Weather at Florida's Kennedy Space Centre was expected to clear 10 minutes after launch but due to the movements of the Space Station the possible launch window was "instantaneous", meaning any delay at all would have meant cancellation.

The countdown was otherwise smooth, with no technical issues identified on the spacecraft.

Mission Control thanked the two astronauts, who spent over two hours sitting in the capsule in their suits ahead of the launch time, for their "resilience".

"We can see some raindrops on the windows and figured that whatever it was was too close to the launchpad at a time when we needed it not to be," said Mr Hurley after the announcement.

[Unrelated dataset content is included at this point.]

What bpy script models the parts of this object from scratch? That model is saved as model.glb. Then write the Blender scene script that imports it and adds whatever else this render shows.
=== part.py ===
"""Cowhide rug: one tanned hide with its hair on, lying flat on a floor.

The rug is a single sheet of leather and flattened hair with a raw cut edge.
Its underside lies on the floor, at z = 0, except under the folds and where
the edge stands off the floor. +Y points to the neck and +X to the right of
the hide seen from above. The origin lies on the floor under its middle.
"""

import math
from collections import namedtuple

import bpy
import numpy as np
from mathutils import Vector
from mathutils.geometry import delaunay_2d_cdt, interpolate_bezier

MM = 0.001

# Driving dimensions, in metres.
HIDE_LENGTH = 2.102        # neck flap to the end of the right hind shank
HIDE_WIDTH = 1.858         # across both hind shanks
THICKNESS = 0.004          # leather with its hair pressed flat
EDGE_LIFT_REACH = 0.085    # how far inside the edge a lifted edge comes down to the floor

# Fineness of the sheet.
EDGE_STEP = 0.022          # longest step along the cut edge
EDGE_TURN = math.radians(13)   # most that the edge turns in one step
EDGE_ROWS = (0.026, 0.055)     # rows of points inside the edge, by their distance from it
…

The mission was the first crewed launch for SpaceX, and for Nasa's Commercial Crew Programme, which partners with private contractors to send astronauts to the ISS.

Rocket launches were once the preserve of nation states, but this launch is set to be the first in a new era of commercial flight where private companies develop the technology to send astronauts into space, with a view to eventually opening this up to the general public.

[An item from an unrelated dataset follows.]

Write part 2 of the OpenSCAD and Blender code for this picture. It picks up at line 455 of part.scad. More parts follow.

The US space agency last sent people to the ISS in 2011, and since then has relied on Russia's space programme to take its crews to and from the station, at a cost of as much as $86m (£70m) each time. It hopes the commercial crew programme will cut the price for initial launches to $55m.

Ahead of the launch, entrepreneur and SpaceX chief executive Elon Musk said the event was "a dream come true" and that the Falcon 9 was "a well-proven rocket".

US President Donald Trump had travelled on Air Force One to watch the event, also attended by vice-president Mike Pence.